ECO-Tours only purchases trees and dirt to plant them in...

Tuesday, December 24, 2013


A memorable paving expert once said, "Blacktop lasts about twenty to thirty years, concrete is forever." Last weekend I was involved in a project in which the truth of this statement was brought home to me immediately and exquisitely. My brother has been working to restore an old Victorian home, adding modern amenities and fixing a series of stupid changes wrought by former owners. For his birthday, I volunteered a weekend to come down and help remove an old concrete stoop. First off, it was poured in place, right up against the wood of the house. At about half the size of a car, it created a dead space behind that had rotted away part of the building. It also made for a cold inaccessible area that could not be insulated, creating a very cold and drafty entrance area inside the back door.

What has this to do with ECO-Tours? Well, if we are to survive, we must finally turn the corner on old-way thinking. Old ways no longer work. The changing of the seasons brings us an annual chance to reassess, prioritize and reflect on what is working and what is not. Concrete seems a good place to start. Centuries have passed since we discovered that the baking of limestone would make it chemically reactive, capable of changing phase from liquid to solid. I'm not sure if it is still true today, but two decades ago, there were some developing countries who were spending over half of their energy budget annually on simply baking limestone.Making cement for concrete.

In the case of my brother's stoop, there was, or seemed to be no good use for the rubble. To remove this liability from along side his home, we spent more than three days, blasting it with both sledge and jack hammers, making chunks small enough to cart away. Their ultimate destination was a landfill and by my closest estimate, we produced several tons of waste destroying the edifice. Concrete may be forever, but only if it is in a place that makes sense and only if it is properly prepped, mixed and finished. (which the stoop was not) There are techniques that could have crushed the rubble to the size of useful aggregate that would reduce the need for hauling it away and reducing the materials that would need to be brought in if we were to pour new concrete, but alas, only large projects benefit from that sort of expensive equipment.

now, there will be a small pocket or layer of stone in the landfill, perhaps forever. The massive amount of energy burned half a century ago, perhaps even longer ago than that, will have been squandered for naught, and the three days of labor required to make things a step closer to right will be left out of history books. The joy that will blossom from the new deck and entryway that will be created in place of the giant concrete stairway will of course be enjoyed, but for generations hence, the effort that brought about that possibility will remain invisible. Rather than feeling ambivalent about this and instead of feeling sad about the waste of time that throwing our bodies and several kilowatts of energy at the monolithic stoop, I feel liberated. Almost like a force of nature, free to express myself through ages.

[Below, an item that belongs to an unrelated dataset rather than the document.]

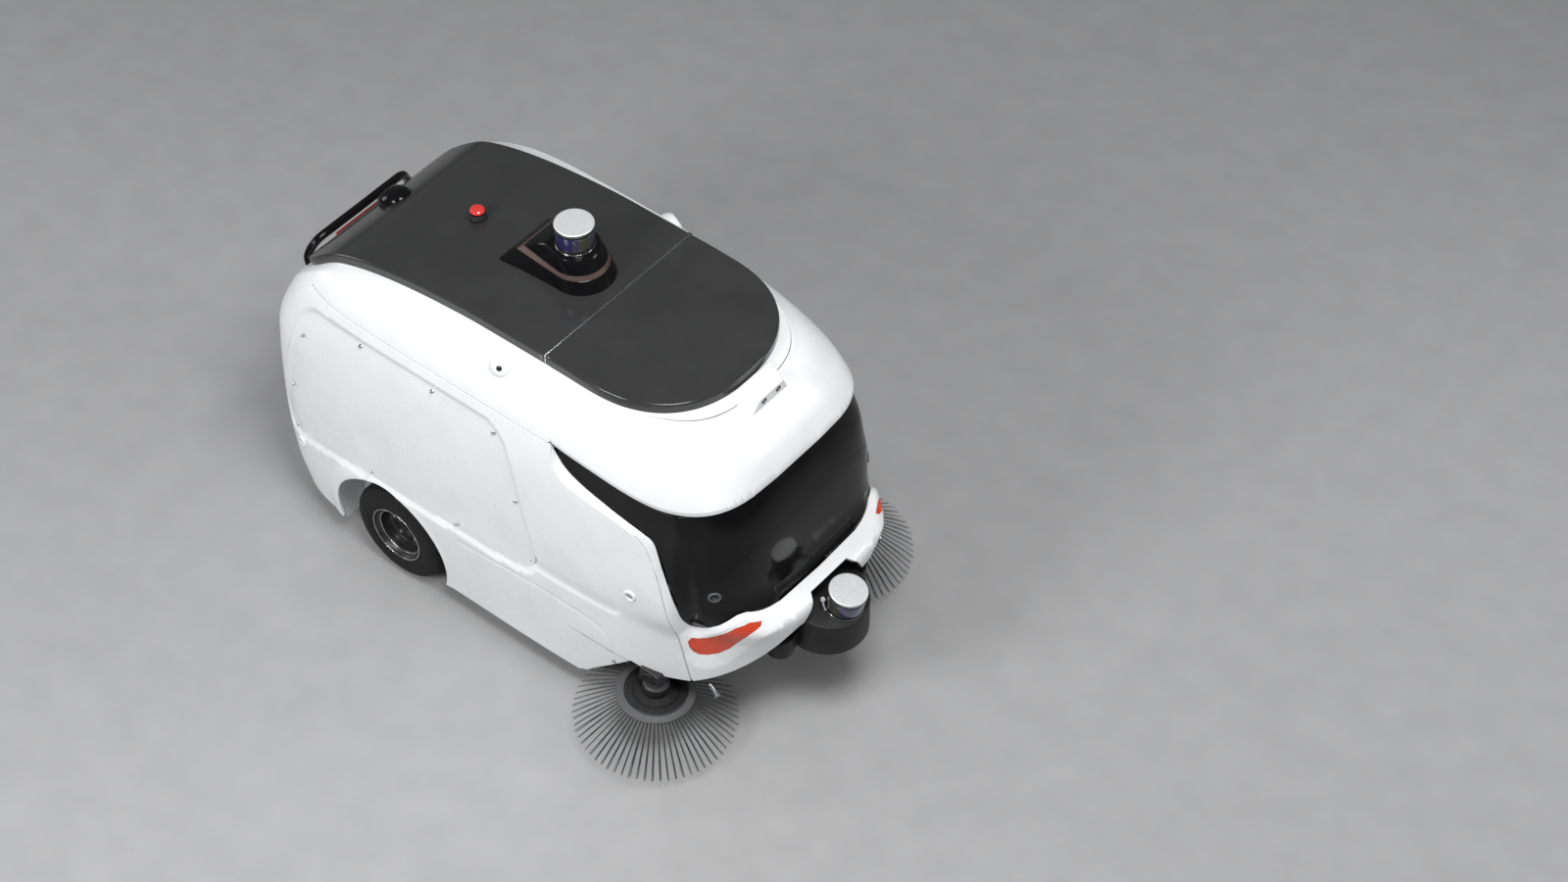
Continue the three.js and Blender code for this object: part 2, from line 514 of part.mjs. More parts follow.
function addSteering() {
  const { x, z, tyreRadius, tyreWidth } = FRONT_AXLE;
  const stem = 15;
  const legInner = tyreWidth / 2 + 5;
  const crown = 236;
  const fork = joined(
    post(stem, x, 0, crown + 10, 425),
    box(x - 26, x + 26, -legInner - 10, legInner + 10, crown, crown + 24),
    box(x - 18, x + 18, -legInner - 10, -legInner, z - 18, crown + 12),
    box(x - 18, x + 18, legInner, legInner + 10, z - 18, crown + 12),
    rod(8, x, z, -legInner - 14, legInner + 14));
  addPart('steering_fork', fork, 'steel');

  const wheel = new THREE.Group();
  wheel.position.set(x, -tyreWidth / 2, z);
  wheel.rotation.x = -Math.PI / 2;
  station.add(wheel);
  const bead = 62;
  addPart('front_tyre', turned(tyreProfile(tyreRadius, bead, tyreWidth)), 'rubber', wheel);
  const rim = bead - 1;
  addPart('front_rim', turned([[8 + GAP, -3], [20, -3], [24, 14], [rim - 6, 14], [rim - 6, 7], [rim, 7],
    [rim, tyreWidth - 7], [rim - 6, tyreWidth - 7], [rim - 6, tyreWidth - 14], [24, tyreWidth - 14],
    [20, tyreWidth + 3], [8 + GAP, tyreWidth + 3]], 20), 'blackPlastic', wheel);

  const { gearRadius, pinionRadius, thickness } = STEERING;
  const gearTeeth = 24;
  const pinionTeeth = 8;
  const pinionX = x + gearRadius + pinionRadius;
  const gear = toSolid(planPrism(gearOutline(gearTeeth, gearRadius, 0), 0, thickness));
  const gearBore = toSolid(post(stem + GAP, 0, 0, -10, thickness + 10));
  addPart('steering_gear', gear.subtract(gearBore), 'steel').position.set(x, 0, STEERING.z);
  const meshPhase = Math.PI / pinionTeeth + Math.PI;
  const pinion = toSolid(planPrism(gearOutline(pinionTeeth, pinionRadius, meshPhase), 0, thickness));
  const pinionBore = toSolid(post(6 + GAP, 0, 0, -10, thickness + 10));
  addPart('steering_pinion', pinion.subtract(pinionBore), 'steel').position.set(pinionX, 0, STEERING.z);
  const motorBottom = STEERING.z + thickness + 3;
  const barrel = post(28, pinionX, 0, motorBottom, motorBottom + 88);
  const motor = joined(barrel, post(6, pinionX, 0, 375, motorBottom + 5));
  addPart('steering_motor', motor, 'blackPlastic');
}

function addChassis() {
  const { y, width, bottom, top } = RAIL;
  const rails = SIDES.map(([, side]) => box(-760, 640, side * y - width / 2, side * y + width / 2, bottom, top));
  const members = [[-760, -720], [-665, -635], [-485, -455], [-215, -165], [180, 220],
    [FRONT_AXLE.x - 32, FRONT_AXLE.x + 32], [600, 640]];
  const crossMembers = members.map(([x0, x1]) => box(x0, x1, -y, y, bottom, top));
  const motorPlates = SIDES.map(([, side]) =>
    box(REAR_AXLE.x - 55, REAR_AXLE.x + 55, side * y - 12, side * y + 12, 88, bottom + 10));
  const rollerHangers = SIDES.map(([, side]) =>
    box(ROLLER_PIVOT.x - 26, ROLLER_PIVOT.x + 26, side * y - 12, side * y + 12, ROLLER_PIVOT.z - 24, bottom + 10));
  const brushHangers = SIDES.map(([, side]) =>
    box(BRUSH_PIVOT.x - 22, BRUSH_PIVOT.x + 22, side * y - 12, side * y + 12, BRUSH_PIVOT.z - 20, bottom + 10));
  const podTongue = box(600, 646, -60, 60, 300, bottom + 10);
  const frame = joined(...rails, ...crossMembers, ...motorPlates, ...rollerHangers, ...brushHangers, podTongue);
  const bores = [
    rod(13, REAR_AXLE.x, REAR_AXLE.z, -300, 300),
    rod(14 + GAP, ROLLER_PIVOT.x, ROLLER_PIVOT.z, -300, 300),
    rod(10 + GAP, BRUSH_PIVOT.x, BRUSH_PIVOT.z, -300, 300),
    post(15 + GAP, FRONT_AXLE.x, 0, 300, 400),
  ];
  addPart('chassis_frame', bores.map(toSolid).reduce((solid, bore) => solid.subtract(bore), frame), 'steel');
}

// Portal under the roof, tied by two side bars to the shelf that carries the control box.
function addUpperFrame() {
  const { y, top } = RAIL;
  const foot = top + GAP;
  const roofSupport = 930;
  const shelfFoot = SHELF_Z - 8;
  const towers = SIDES.map(([, side]) => box(-20, 20, side * y - 12, side * y + 12, foot, roofSupport));
  const towerBar = box(-20, 20, -y, y, roofSupport - 30, roofSupport);
  const sideBars = SIDES.map(([, side]) => box(10, 375, side * y - 12, side * y + 12, shelfFoot, SHELF_Z));
  const shelfBar = box(350, 375, -y, y, shelfFoot, SHELF_Z);
  const shelf = box(350, 625, -130, 130, shelfFoot, SHELF_Z);
  const shelfPosts = SIDES.flatMap(([, side]) =>
    [360, 615].map((x) => box(x - 10, x + 10, side * 110 - 10, side * 110 + 10, foot, SHELF_Z - 4)));
  addPart('upper_frame', joined(...towers, towerBar, ...sideBars, shelfBar, shelf, ...shelfPosts), 'steel');
}

// ---- sweeping gear --------------------------------------------------------------------------
const TUFTS = 36;  // bristle tufts on a side brush

// Ring of bristle tufts about Z, each fanning out from its root to its tip.
function tuftRing(rootRadius, rootHeight, tipRadius, tipHeight) {
  const rootWidth = 6;
  const tipWidth = 14;
  const thickness = 4;
  const length = Math.hypot(tipRadius - rootRadius, rootHeight - tipHeight) - thickness / 2;
  const slope = Math.atan2(rootHeight - tipHeight, tipRadius - rootRadius);
  const tuft = planPrism([[0, -rootWidth / 2], [length, -tipWidth / 2], [length, tipWidth / 2], [0, rootWidth / 2]],
    -thickness / 2, thickness / 2);
  tuft.rotateY(slope).translate(rootRadius, 0, rootHeight);
  return Array.from({ length: TUFTS }, (_, i) => tuft.clone().rotateZ((i + 0.5) * (2 * Math.PI / TUFTS)));
}

function addSideBrushes() {
  const { x, y, tipRadius, discRadius, tipPlane, discPlane } = BRUSH;
  SIDES.forEach(([label, side]) => {
    const brush = new THREE.Group();
    brush.position.set(x, side * y, tipPlane);
    brush.rotation.set(-side * BRUSH_TILT.outward, BRUSH_TILT.forward, 0);
    station.add(brush);
    const disc = discPlane - tipPlane;
    addPart(`brush_disc_${label}`, turned([[0, disc - 6], [discRadius, disc - 6], [discRadius, disc + 4],
      [discRadius - 22, disc + 9], [30, disc + 9], [26, disc + 14], [0, disc + 14]]), 'blackPlastic', brush);
    const root = disc - 6 - GAP;
    const ring = turned([[78, root - 8], [discRadius - 4, root - 8], [discRadius - 4, root], [78, root]], 18);
    const tufts = tuftRing(discRadius - 12, root - 5, tipRadius, 2);
    addPart(`brush_bristles_${label}`, joined(ring, ...tufts), 'bristle', brush);
    const motorBottom = disc + 14 + GAP;
    addPart(`brush_motor_${label}`, turned([[0, motorBottom], [34, motorBottom], [36, motorBottom + 4],
      [36, motorBottom + 26], [30, motorBottom + 30], [0, motorBottom + 30]], 32), 'blackPlastic', brush);
    const inner = y - 78;
    const plate = planPrism([[x + 30, side * (inner - 6)], [x + 30, side * (inner + 30)],
      [x - 20, side * (inner + 30)],
      [BRUSH_PIVOT.x - 16, side * 290], [BRUSH_PIVOT.x - 16, side * 268], [x - 40, side * 268]], 176, 188);
    const lug = box(BRUSH_PIVOT.x - 16, BRUSH_PIVOT.x + 16, Math.min(side * 268, side * 290),
      Math.max(side * 268, side * 290), 176, BRUSH_PIVOT.z + 14);
    const pin = rod(10, BRUSH_PIVOT.x, BRUSH_PIVOT.z, Math.min(side * 232, side * 280),
      Math.max(side * 232, side * 280));
    const clearMotor = post(42, x + 9, side * (y + 2), 100, 260);
    addPart(`brush_arm_${label}`, joined(plate, lug, pin).subtract(toSolid(clearMotor)), 'blackPlastic');
  });
}

// Roller sleeve: rows of bristles that run round the tube in a shallow chevron.
function rollerSleeve(bore, radius, halfLength) {
  const rows = 8;
  const backing = bore + 7;
  const rowWidth = 0.13;       // half angle of a row, in radians
  const twist = 0.55;          // how far a row runs round from the middle to the end, in radians
  const levels = [-1, -2 / 3, -1 / 3, 0, 1 / 3, 2 / 3, 1];
  const layers = levels.map((level) => {
    const outline = [];
    for (let i = 0; i < rows; i += 1) {
      const angle = (i / rows) * 2 * Math.PI + Math.abs(level) * twist;
      [[-rowWidth, backing], [-rowWidth * 0.8, radius], [rowWidth * 0.8, radius], [rowWidth, backing],
        [Math.PI / rows, backing]].forEach(([turn, r]) => {
        outline.push([r * Math.cos(angle + turn), r * Math.sin(angle + turn)]);
      });
    }
    return { outline, height: level * halfLength };
  });
  const hole = toSolid(post(bore, 0, 0, -halfLength - 5, halfLength + 5, 32));
  const sleeve = toSolid(stackedSolid(layers)).subtract(hole);
  return alongY(toGeometry(sleeve));
}

function addRoller() {
  const { x, z, radius, halfLength } = ROLLER;
  const tubeRadius = 60;
  const plateInner = 292;
  const plateOuter = 300;
  const shaft = 12;
  const tubeEnd = halfLength + 20;
  const barrel = alongY(turned([[52, -tubeEnd], [tubeRadius, -tubeEnd], [tubeRadius, tubeEnd], [52, tubeEnd]], 32));
  const spokes = [-1, 1].flatMap((end) => {
    const near = end * (tubeEnd - 20) - 10;
    return [box(-56, 56, near, near + 20, -10, 10), box(-10, 10, near, near + 20, -56, 56)];
  });
  const core = joined(barrel, rod(shaft, 0, 0, -298, 298), ...spokes);
  addPart('roller_core', core, 'silver').position.set(x, 0, z);
  addPart('roller_bristles', rollerSleeve(tubeRadius + GAP, radius, halfLength), 'bristle').position.set(x, 0, z);
  const cheek = [[x - 26, z - 22], [x + 26, z - 22], [x + 30, z + 20], [ROLLER_PIVOT.x + 22, ROLLER_PIVOT.z + 20],
    [ROLLER_PIVOT.x - 22, ROLLER_PIVOT.z + 20], [ROLLER_PIVOT.x - 26, ROLLER_PIVOT.z - 22]];
  const arm = joined(sidePrism(cheek, plateInner, plateOuter), sidePrism(cheek, -plateOuter, -plateInner),
    rod(14, ROLLER_PIVOT.x, ROLLER_PIVOT.z, -plateOuter, plateOuter));
  addPart('roller_arm', arm.subtract(toSolid(rod(shaft + GAP, x, z, -400, 400))), 'steel');
  addPart('roller_motor', rod(38, x, z, plateOuter + GAP, 384, 28), 'blackPlastic');
}

function addInsides() {
  const wall = 4;
  const { rear, front, half, bottom, top } = HOPPER;
  const ties = SIDES.map(([, side]) => box(TIE_END, rear + wall, side * 150 - 12, side * 150 + 12, 190, 260));
  const bin = joined(box(rear, front, -half, half, bottom, top), ...ties);
  const hollow = toSolid(box(rear + wall, front - wall, -half + wall, half - wall, bottom + wall, top + 80));
  const inlet = toSolid(box(front - 12, front + 48, -half + 30, half - 30, 240, top + 80));
  addPart('hopper_bin', bin.subtract(hollow).subtract(inlet), 'tank');
  addPart('battery_pack', box(-330, -50, -190, 190, RAIL.top + GAP, 540), 'blackPlastic');
  addPart('water_tank', box(40, 310, -210, 210, RAIL.top + GAP, 640), 'tank');
  addPart('control_box', box(370, 590, -140, 140, SHELF_Z + GAP, 650), 'steel');
  const fan = { x: -560, bottom: RAIL.top + GAP, radius: 115, height: 110 };
  const housing = turned([[40, 0], [fan.radius, 0], [fan.radius, fan.height], [40, fan.height],
    [40, fan.height - 5], [fan.radius - 5, fan.height - 5], [fan.radius - 5, 5], [40, 5]], 28);
  const hubTop = fan.height - 14;
  const impeller = turned([[0, 12], [96, 12], [96, 20], [30, 60], [24, hubTop], [0, hubTop]], 28);
  addPart('fan_housing', moved(housing, fan.x, 0, fan.bottom), 'blackPlastic');
  addPart('fan_impeller', moved(impeller, fan.x, 0, fan.bottom), 'blackPlastic');
}

addBody();
addLidarFairing();
addLidars();
addFrontPod();
addCamerasAndControls();
addChassis();
addUpperFrame();
addRearWheels();
addSteering();
addSideBrushes();
addRoller();
addInsides();

export default group;
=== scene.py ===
"""Looks of the robotic floor cleaner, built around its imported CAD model.

Shapes are written in the CAD program's station frame, in millimetres, and are moved to the row frame in
metres when a mesh is made. The right side of the body has negative y.
"""
import math

import bmesh
import bpy
import numpy as np
from mathutils import Matrix, Vector
from mathutils.geometry import delaunay_2d_cdt


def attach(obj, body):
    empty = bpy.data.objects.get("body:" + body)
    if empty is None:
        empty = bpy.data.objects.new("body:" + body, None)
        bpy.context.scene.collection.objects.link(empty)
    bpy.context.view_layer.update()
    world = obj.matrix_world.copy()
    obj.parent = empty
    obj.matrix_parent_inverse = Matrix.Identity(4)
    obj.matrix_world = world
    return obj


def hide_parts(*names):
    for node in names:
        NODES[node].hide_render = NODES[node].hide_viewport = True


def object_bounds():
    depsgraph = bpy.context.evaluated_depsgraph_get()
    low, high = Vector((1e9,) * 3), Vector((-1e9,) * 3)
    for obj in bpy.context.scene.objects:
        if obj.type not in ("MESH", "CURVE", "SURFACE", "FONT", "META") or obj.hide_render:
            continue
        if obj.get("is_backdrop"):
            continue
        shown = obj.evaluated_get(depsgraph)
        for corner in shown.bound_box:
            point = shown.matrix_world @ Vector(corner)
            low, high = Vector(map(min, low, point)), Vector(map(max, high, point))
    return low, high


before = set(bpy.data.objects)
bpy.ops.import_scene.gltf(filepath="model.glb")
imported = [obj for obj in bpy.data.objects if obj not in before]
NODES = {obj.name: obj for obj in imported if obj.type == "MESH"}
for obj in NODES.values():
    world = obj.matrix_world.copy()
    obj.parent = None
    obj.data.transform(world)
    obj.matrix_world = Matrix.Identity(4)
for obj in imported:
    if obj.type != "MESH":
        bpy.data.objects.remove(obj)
cad_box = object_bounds()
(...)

The ripples and waves that we sent, back into the history of his home, the community and that spot on the Earth will only be eclipsed by the ripples we sent forward into the future. The work we did will stop the back entry to his house from rotting away, perhaps saving tens of thousands of dollars for future residents. The benefit of having a warm entryway, rather than a cold one although subtle has nearly infinite value for those who have to put their shoes on out there in winter, perhaps for hundreds of years into the future. The love we expressed for one another in our cooperative effort has bound us together in ways that are hard to quantify and the joy of releasing the building from the ugly albatross around the back door is priceless.

The costs of expediency are often paid over the course of generations. Developing a time signature of life that honors both past and future may be the only way to preserve the human race from self-destruction. Please take time to think about this before making your New Year's Resolutions.